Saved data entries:

※ ※ ※

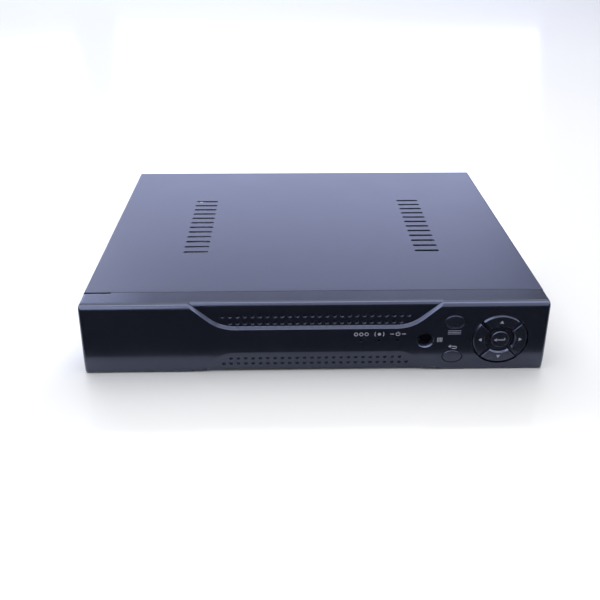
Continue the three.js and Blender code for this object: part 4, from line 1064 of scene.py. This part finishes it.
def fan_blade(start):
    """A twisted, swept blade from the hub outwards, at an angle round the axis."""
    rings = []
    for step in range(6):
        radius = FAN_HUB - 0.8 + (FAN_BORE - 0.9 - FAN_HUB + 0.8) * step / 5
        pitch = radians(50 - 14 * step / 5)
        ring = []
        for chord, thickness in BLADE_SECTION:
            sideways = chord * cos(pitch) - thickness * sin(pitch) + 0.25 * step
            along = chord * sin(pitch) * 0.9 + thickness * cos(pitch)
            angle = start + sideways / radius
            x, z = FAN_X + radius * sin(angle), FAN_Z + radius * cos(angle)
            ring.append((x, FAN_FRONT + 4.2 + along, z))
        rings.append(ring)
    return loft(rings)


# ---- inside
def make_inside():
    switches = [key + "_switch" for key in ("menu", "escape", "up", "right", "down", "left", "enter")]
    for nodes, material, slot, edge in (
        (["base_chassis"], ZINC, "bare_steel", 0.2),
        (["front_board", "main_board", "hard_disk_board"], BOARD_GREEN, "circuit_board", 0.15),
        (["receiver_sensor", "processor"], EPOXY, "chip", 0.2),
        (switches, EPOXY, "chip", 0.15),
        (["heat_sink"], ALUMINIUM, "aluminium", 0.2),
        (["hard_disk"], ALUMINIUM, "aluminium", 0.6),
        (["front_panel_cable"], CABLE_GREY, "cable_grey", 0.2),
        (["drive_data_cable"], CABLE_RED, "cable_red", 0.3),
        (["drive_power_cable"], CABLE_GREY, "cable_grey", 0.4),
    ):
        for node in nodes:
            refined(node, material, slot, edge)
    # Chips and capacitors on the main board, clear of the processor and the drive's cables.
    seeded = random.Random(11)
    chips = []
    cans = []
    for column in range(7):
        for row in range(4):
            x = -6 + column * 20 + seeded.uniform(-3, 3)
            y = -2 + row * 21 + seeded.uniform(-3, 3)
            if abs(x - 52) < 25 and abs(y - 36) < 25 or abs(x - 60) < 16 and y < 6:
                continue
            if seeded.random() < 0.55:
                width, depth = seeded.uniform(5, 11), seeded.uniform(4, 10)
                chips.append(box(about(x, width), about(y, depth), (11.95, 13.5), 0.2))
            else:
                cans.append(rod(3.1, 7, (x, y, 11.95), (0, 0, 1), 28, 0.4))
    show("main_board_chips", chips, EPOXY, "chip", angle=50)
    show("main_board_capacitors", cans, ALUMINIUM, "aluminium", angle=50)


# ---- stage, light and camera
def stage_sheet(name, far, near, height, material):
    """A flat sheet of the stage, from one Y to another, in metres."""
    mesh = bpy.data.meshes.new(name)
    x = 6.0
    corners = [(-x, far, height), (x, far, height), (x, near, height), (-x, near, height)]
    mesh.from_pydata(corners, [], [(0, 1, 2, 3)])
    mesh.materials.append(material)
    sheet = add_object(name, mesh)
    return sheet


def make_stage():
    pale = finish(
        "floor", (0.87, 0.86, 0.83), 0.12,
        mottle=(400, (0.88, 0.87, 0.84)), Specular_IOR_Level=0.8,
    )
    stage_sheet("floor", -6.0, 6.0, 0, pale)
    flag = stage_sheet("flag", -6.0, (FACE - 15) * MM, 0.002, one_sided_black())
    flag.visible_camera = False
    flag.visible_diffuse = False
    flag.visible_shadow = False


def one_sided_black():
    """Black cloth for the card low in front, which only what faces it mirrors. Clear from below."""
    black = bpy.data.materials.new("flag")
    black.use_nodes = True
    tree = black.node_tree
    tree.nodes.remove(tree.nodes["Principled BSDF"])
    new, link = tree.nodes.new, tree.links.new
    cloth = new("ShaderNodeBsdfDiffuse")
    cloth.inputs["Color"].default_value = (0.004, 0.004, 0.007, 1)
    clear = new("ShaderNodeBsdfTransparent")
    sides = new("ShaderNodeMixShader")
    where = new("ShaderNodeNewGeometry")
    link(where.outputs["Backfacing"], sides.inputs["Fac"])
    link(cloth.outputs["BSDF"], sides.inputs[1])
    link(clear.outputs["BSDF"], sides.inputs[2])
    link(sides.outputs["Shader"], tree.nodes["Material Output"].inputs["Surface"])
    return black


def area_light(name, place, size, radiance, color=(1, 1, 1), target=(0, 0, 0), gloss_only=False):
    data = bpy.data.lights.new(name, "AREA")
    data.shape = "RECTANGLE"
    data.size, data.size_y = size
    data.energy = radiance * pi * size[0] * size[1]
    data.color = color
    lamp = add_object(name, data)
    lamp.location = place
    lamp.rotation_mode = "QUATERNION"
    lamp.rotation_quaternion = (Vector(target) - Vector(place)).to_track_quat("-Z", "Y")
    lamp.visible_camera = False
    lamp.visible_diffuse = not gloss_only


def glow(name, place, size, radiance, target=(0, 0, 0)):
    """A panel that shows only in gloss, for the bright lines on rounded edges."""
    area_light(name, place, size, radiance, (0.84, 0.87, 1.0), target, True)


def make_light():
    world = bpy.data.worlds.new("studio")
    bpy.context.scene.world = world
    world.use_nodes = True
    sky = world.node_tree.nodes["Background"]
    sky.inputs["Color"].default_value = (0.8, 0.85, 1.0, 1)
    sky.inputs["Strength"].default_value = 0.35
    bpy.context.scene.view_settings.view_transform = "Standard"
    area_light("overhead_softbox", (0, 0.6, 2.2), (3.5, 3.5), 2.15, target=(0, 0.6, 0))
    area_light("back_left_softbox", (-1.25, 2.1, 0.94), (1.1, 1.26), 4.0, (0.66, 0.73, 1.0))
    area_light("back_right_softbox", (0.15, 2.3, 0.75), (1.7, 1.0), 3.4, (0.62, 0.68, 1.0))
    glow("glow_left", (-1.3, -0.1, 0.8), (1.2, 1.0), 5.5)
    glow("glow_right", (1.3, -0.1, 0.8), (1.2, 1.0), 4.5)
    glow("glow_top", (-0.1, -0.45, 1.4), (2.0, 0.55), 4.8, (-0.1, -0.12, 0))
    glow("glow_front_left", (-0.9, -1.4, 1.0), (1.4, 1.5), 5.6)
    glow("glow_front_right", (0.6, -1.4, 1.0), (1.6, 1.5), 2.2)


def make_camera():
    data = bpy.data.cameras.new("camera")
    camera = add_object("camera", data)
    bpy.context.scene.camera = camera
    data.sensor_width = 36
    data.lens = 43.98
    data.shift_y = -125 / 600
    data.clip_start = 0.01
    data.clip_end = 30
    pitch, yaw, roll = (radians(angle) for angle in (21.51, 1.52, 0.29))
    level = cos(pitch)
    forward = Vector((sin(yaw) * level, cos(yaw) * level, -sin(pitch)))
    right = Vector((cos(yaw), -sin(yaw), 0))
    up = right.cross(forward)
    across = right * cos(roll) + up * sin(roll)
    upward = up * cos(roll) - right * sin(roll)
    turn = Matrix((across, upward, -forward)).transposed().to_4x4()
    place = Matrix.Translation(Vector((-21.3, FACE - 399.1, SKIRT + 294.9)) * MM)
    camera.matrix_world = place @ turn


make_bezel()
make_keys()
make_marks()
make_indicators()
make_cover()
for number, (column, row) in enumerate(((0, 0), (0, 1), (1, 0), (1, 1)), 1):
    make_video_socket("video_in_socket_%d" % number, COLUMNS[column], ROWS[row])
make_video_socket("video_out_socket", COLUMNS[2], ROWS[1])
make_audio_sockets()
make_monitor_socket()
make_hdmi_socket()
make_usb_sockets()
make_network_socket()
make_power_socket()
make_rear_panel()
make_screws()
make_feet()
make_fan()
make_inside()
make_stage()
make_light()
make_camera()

※ ※ ※

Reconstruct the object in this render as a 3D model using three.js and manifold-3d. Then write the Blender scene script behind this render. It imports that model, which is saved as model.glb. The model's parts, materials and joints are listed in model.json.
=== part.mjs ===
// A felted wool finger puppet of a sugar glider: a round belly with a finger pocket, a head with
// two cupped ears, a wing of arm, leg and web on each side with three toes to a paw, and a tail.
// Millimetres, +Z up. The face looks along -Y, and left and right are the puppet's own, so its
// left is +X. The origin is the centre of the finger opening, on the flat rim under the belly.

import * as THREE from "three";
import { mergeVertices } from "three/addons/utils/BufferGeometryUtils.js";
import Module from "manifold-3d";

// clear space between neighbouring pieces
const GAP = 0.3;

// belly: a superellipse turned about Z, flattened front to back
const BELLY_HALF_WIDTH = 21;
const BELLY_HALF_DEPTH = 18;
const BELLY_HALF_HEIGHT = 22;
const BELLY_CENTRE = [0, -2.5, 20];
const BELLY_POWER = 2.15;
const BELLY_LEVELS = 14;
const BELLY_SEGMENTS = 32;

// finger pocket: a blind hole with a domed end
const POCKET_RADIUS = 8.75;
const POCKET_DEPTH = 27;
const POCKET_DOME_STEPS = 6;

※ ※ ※

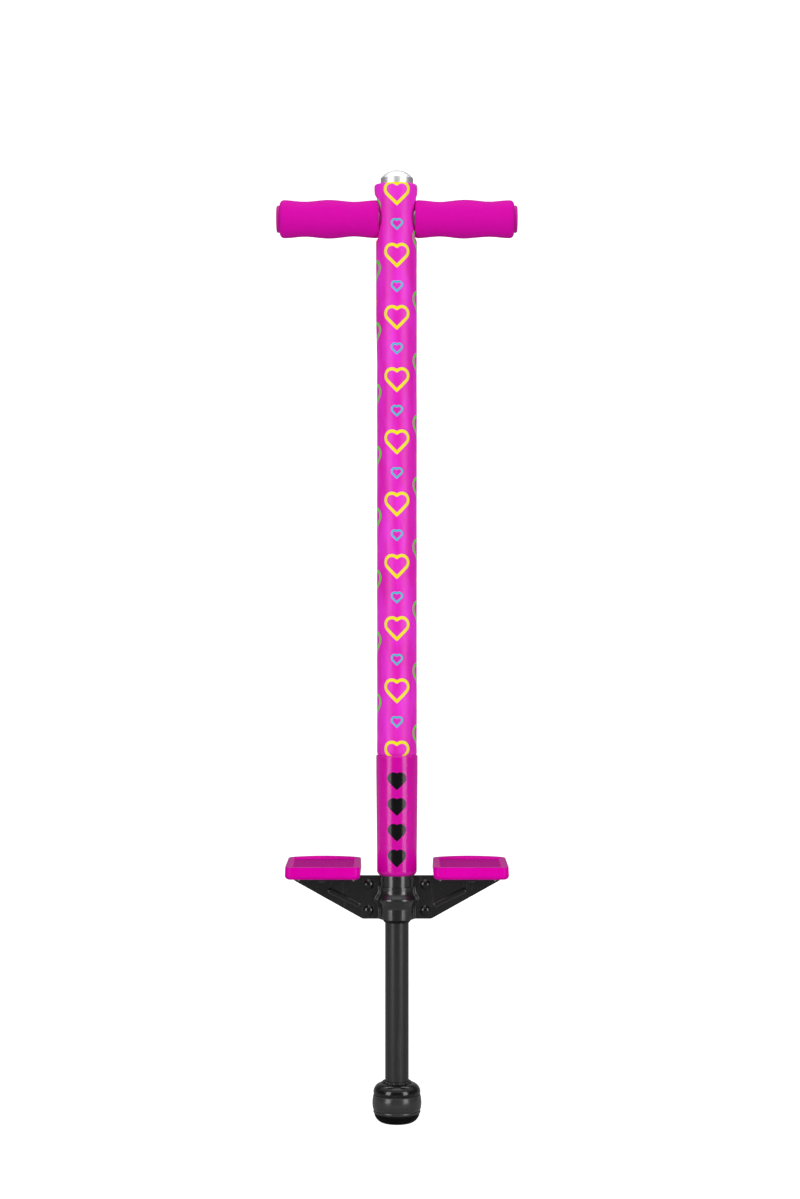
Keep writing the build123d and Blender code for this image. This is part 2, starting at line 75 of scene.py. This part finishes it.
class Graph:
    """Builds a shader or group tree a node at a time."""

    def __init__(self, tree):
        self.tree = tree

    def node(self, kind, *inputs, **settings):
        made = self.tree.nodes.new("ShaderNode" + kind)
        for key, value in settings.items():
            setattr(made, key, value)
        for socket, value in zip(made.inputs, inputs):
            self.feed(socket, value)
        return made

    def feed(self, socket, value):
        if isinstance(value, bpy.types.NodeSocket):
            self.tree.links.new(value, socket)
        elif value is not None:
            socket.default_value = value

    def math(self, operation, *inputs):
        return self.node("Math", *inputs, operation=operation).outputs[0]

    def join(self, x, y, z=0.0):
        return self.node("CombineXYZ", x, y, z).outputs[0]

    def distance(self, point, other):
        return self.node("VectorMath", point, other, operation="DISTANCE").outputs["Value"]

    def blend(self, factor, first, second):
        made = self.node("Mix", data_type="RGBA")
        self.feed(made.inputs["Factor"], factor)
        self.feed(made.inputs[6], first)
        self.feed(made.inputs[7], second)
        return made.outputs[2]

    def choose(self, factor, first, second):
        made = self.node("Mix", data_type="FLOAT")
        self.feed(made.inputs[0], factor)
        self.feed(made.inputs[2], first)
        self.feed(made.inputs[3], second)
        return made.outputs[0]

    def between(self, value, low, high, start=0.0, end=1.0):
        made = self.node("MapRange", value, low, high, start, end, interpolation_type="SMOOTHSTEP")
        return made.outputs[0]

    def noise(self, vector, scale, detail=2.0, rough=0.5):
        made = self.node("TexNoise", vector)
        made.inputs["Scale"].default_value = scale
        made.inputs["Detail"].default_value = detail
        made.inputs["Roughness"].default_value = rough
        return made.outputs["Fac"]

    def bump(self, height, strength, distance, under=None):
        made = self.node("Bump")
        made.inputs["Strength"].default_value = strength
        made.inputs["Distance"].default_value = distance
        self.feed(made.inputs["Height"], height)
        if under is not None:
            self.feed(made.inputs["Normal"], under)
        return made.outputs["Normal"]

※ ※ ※

*SHORT TASK*. Write out exactly the lines running from the line containing "Keep writing the" to the line containing "self.tree = tree", with both of those lines included.

*ANSWER TO THIS TASK*.
Keep writing the build123d and Blender code for this image. This is part 2, starting at line 75 of scene.py. This part finishes it.
class Graph:
    """Builds a shader or group tree a node at a time."""

    def __init__(self, tree):
        self.tree = tree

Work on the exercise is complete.